DATA EXTRACT:
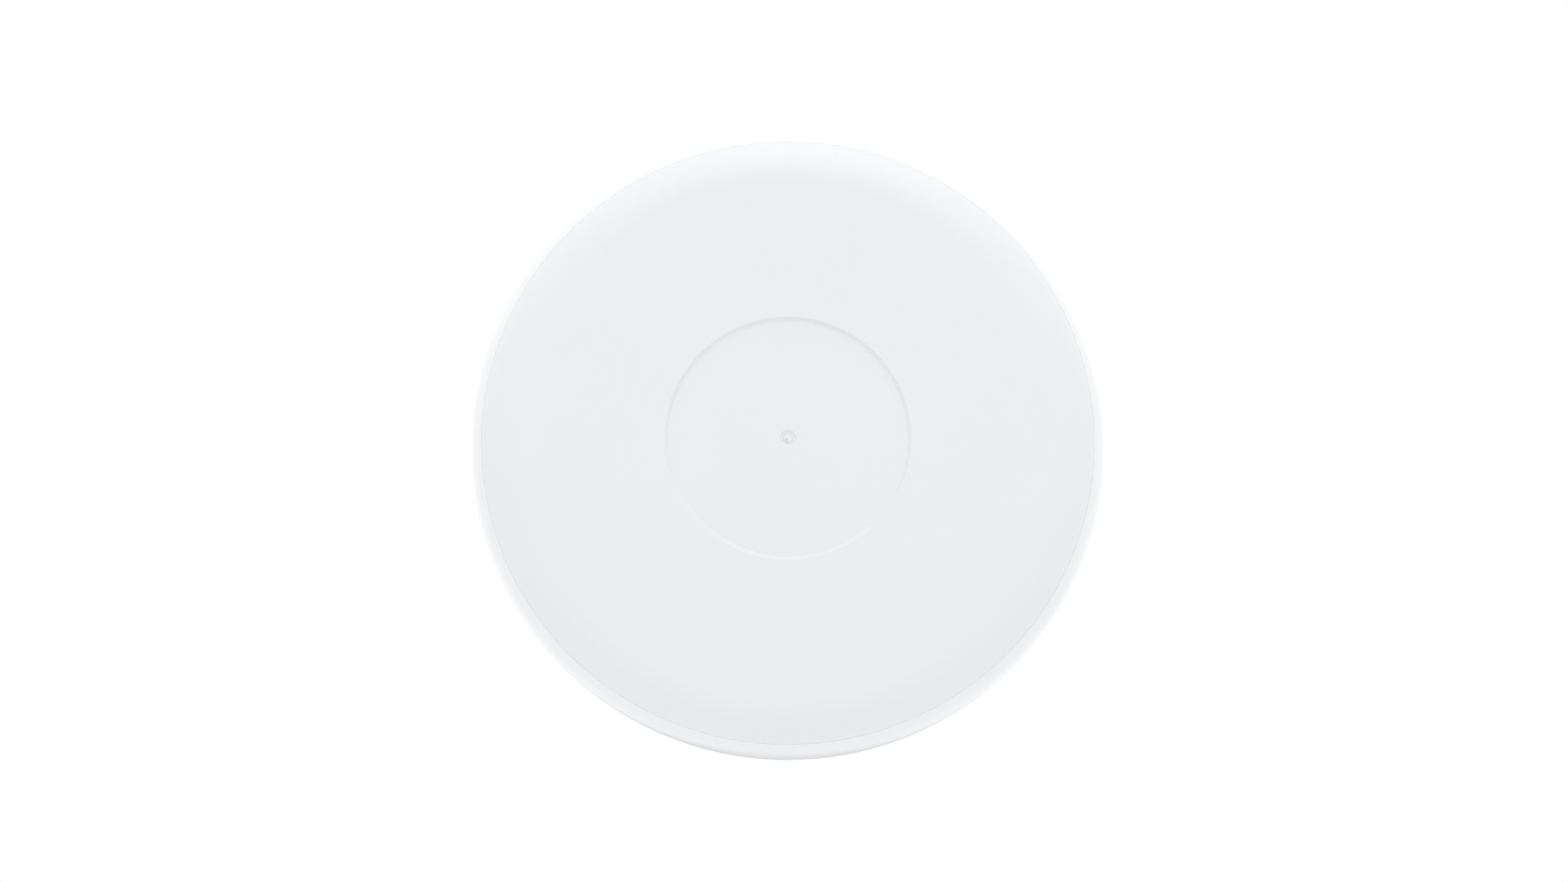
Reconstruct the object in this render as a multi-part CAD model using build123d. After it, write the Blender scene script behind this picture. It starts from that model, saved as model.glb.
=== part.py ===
from build123d import *
from math import cos, radians, sin, tan
import os

# Round ceiling access point, hanging in its place of use.
# The ceiling plane is Z = 0 and the face looks down, so nearly every height is given as a
# drop: a distance below the ceiling, in millimetres. X runs across and the cable comes in
# along Y. The port bay opens upwards and the network jack faces -Y inside it.

# ---- Overall size -------------------------------------------------------------------
BODY_R = 80.0          # widest radius of the closed body
FACE = 33.0            # drop of the flat face
BACK = 1.5             # drop of the back edge, so the body floats just off the ceiling
WALL = 2.0             # moulded wall thickness

# ---- Outline of the body ------------------------------------------------------------
WIDEST = 21.5          # drop of the widest circle
FLAT_R = 65.6          # where the flat face turns into the rounded shoulder
FLANK_ROUND = 12.0     # radius behind the widest circle
FLANK_SLOPE = 50.0     # lean of the straight back flank, in degrees from upright

# ---- Face details -------------------------------------------------------------------
DISH_R = 30.2          # stepped-down disc in the middle of the face
DISH_DEPTH = 0.8
DISH_STEP = 0.8        # width of its sloping edge
DIMPLE_R = 2.1         # hollow around the status light
DIMPLE_DEPTH = 0.5
COVER_R = 77.1         # edge of the front cover
LIP_R = 77.2           # inside of the base's lip, a tenth of a millimetre further out
SEAT = 26.0            # drop of the ledge that the cover sits on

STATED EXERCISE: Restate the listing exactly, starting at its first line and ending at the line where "moulded wall thickness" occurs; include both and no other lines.

EXPECTED ANSWER:
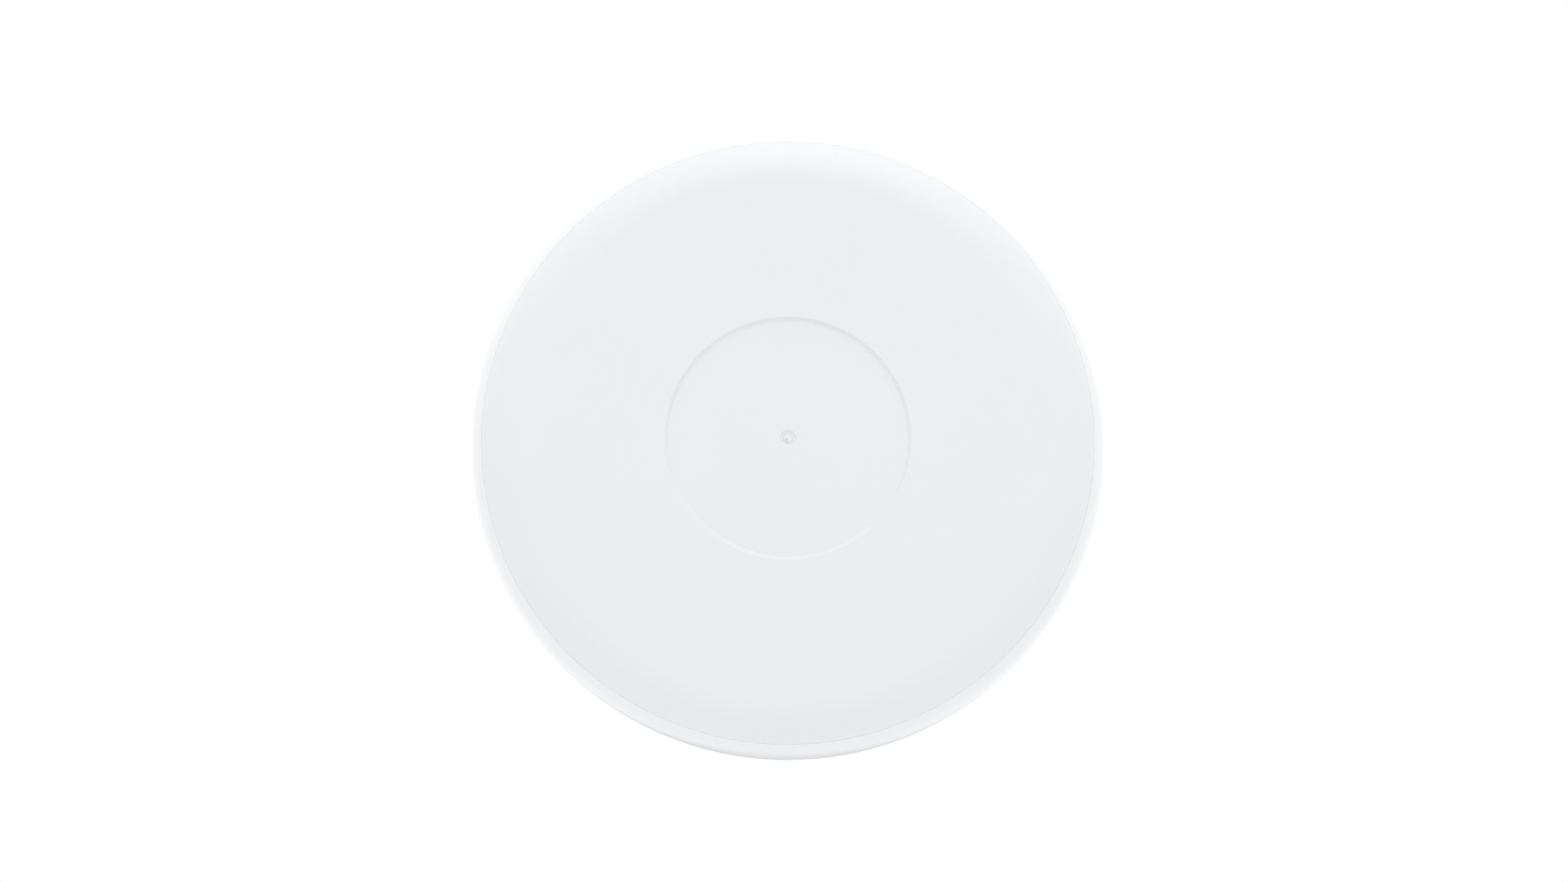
Reconstruct the object in this render as a multi-part CAD model using build123d. After it, write the Blender scene script behind this picture. It starts from that model, saved as model.glb.
=== part.py ===
from build123d import *
from math import cos, radians, sin, tan
import os

# Round ceiling access point, hanging in its place of use.
# The ceiling plane is Z = 0 and the face looks down, so nearly every height is given as a
# drop: a distance below the ceiling, in millimetres. X runs across and the cable comes in
# along Y. The port bay opens upwards and the network jack faces -Y inside it.

# ---- Overall size -------------------------------------------------------------------
BODY_R = 80.0          # widest radius of the closed body
FACE = 33.0            # drop of the flat face
BACK = 1.5             # drop of the back edge, so the body floats just off the ceiling
WALL = 2.0             # moulded wall thickness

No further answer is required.